## Start Available data
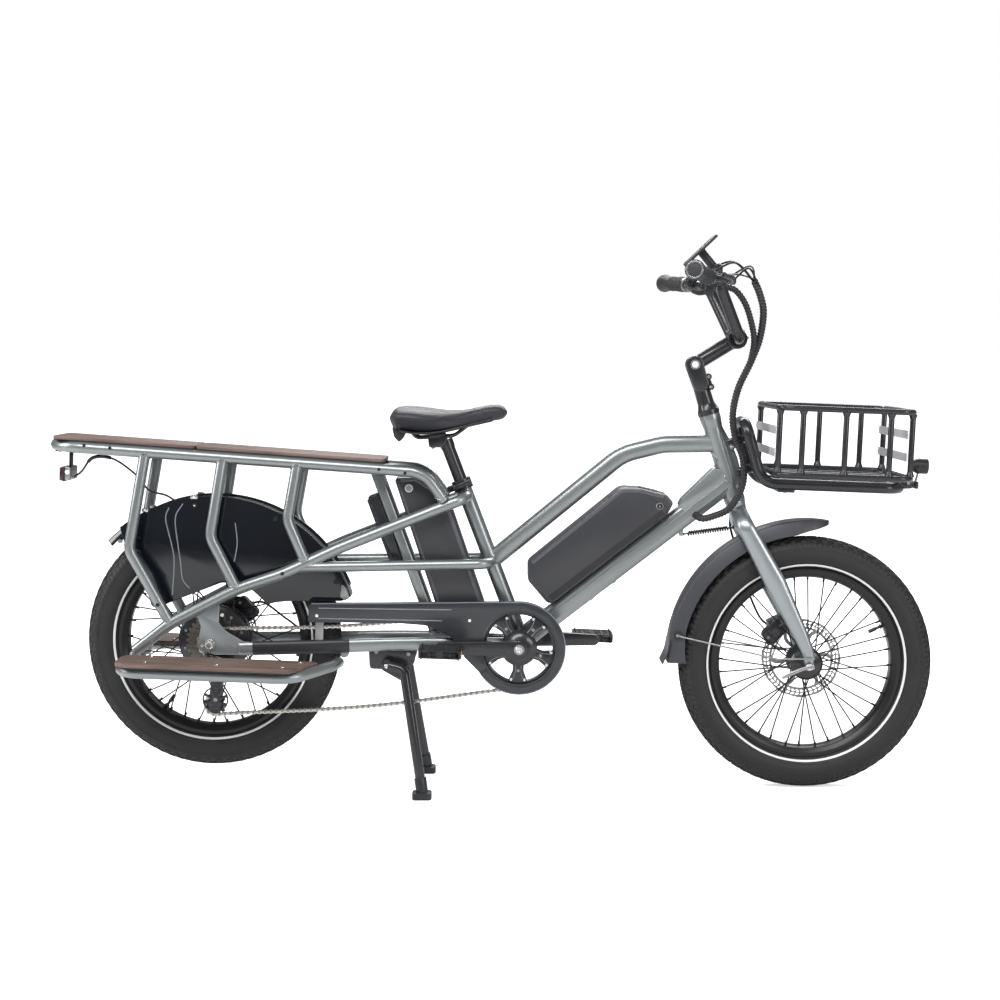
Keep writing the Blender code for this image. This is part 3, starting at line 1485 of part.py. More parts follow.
def build_loom(b):
    """The wrapped cables: two bundles from the bar that join, then one to the down tube."""
    waist = Vector((0.4788, -0.030, 0.9348))
    outer = through(
        [
            Vector((0.4480, -0.105, 1.0980)),
            Vector((0.4780, -0.075, 1.0880)),
            Vector((0.4998, -0.045, 1.0439)),
            Vector((0.4957, -0.032, 0.9860)),
            waist,
        ],
    )
    inner = through(
        [
            Vector((0.4340, -0.062, 1.0930)),
            Vector((0.4600, -0.052, 1.0600)),
            Vector((0.4775, -0.044, 1.0134)),
            Vector((0.4835, -0.039, 0.9800)),
            Vector((0.4800, -0.032, 0.9420)),
        ],
    )
    b.add("loom_upper", sweep(outer, 0.0080, 5), "stem_pivot", "black_plastic",
        add=[sweep(inner, 0.0070, 5)])
    lower = through(
        [
            waist + Vector((-0.0004, 0, -0.0010)),
            Vector((0.4550, -0.030, 0.8774)),
            Vector((0.4460, -0.032, 0.8203)),
            Vector((0.4540, -0.035, 0.7700)),
            Vector((0.4720, -0.037, 0.7259)),
            Vector((0.4740, -0.038, 0.6689)),
            Vector((0.4490, -0.036, 0.6150)),
            Vector((0.4130, -0.034, 0.5960)),
            Vector((0.3820, -0.028, 0.5820)),
        ],
    )
    b.add("loom_lower", sweep(lower, 0.0085, 5), "steering_axis", "black_plastic")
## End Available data
● **Instructions to follow**: Give the data again, exactly as it stands.

● **Solved problem**:
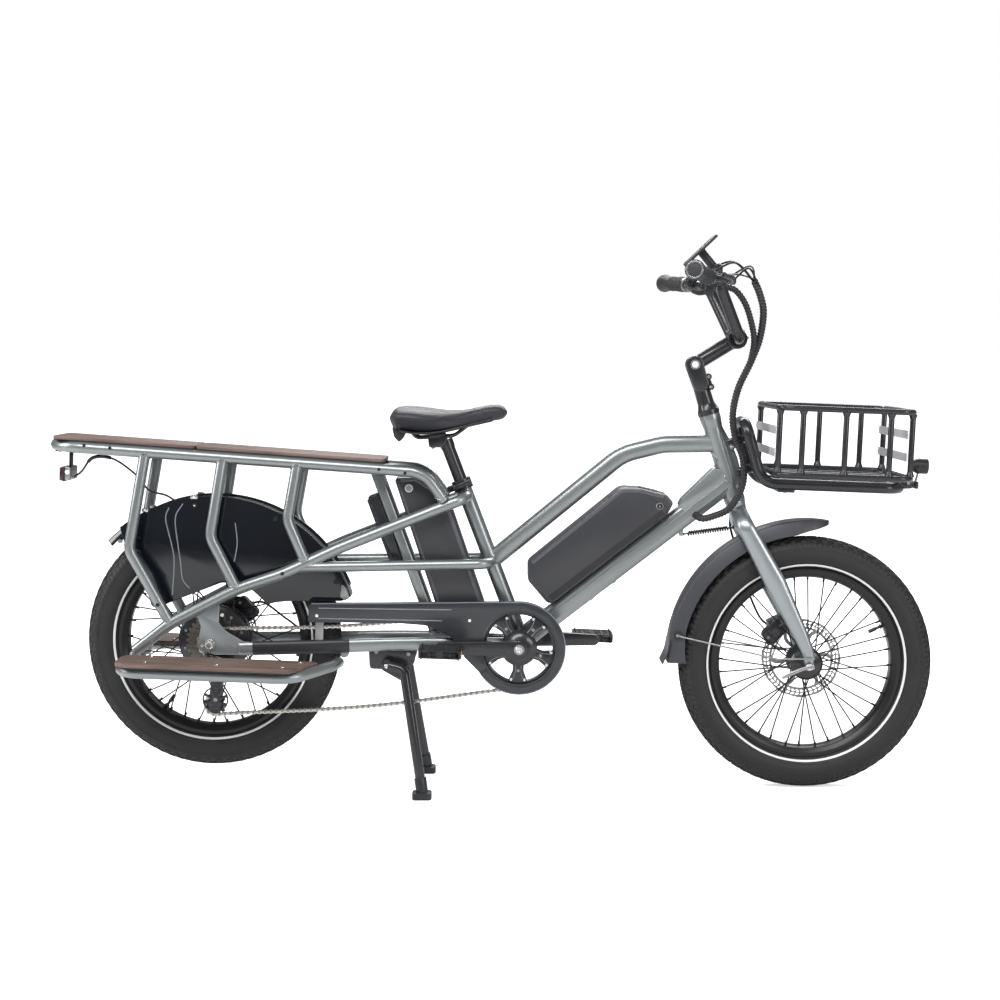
Keep writing the Blender code for this image. This is part 3, starting at line 1485 of part.py. More parts follow.
def build_loom(b):
    """The wrapped cables: two bundles from the bar that join, then one to the down tube."""
    waist = Vector((0.4788, -0.030, 0.9348))
    outer = through(
        [
            Vector((0.4480, -0.105, 1.0980)),
            Vector((0.4780, -0.075, 1.0880)),
            Vector((0.4998, -0.045, 1.0439)),
            Vector((0.4957, -0.032, 0.9860)),
            waist,
        ],
    )
    inner = through(
        [
            Vector((0.4340, -0.062, 1.0930)),
            Vector((0.4600, -0.052, 1.0600)),
            Vector((0.4775, -0.044, 1.0134)),
            Vector((0.4835, -0.039, 0.9800)),
            Vector((0.4800, -0.032, 0.9420)),
        ],
    )
    b.add("loom_upper", sweep(outer, 0.0080, 5), "stem_pivot", "black_plastic",
        add=[sweep(inner, 0.0070, 5)])
    lower = through(
        [
            waist + Vector((-0.0004, 0, -0.0010)),
            Vector((0.4550, -0.030, 0.8774)),
            Vector((0.4460, -0.032, 0.8203)),
            Vector((0.4540, -0.035, 0.7700)),
            Vector((0.4720, -0.037, 0.7259)),
            Vector((0.4740, -0.038, 0.6689)),
            Vector((0.4490, -0.036, 0.6150)),
            Vector((0.4130, -0.034, 0.5960)),
            Vector((0.3820, -0.028, 0.5820)),
        ],
    )
    b.add("loom_lower", sweep(lower, 0.0085, 5), "steering_axis", "black_plastic")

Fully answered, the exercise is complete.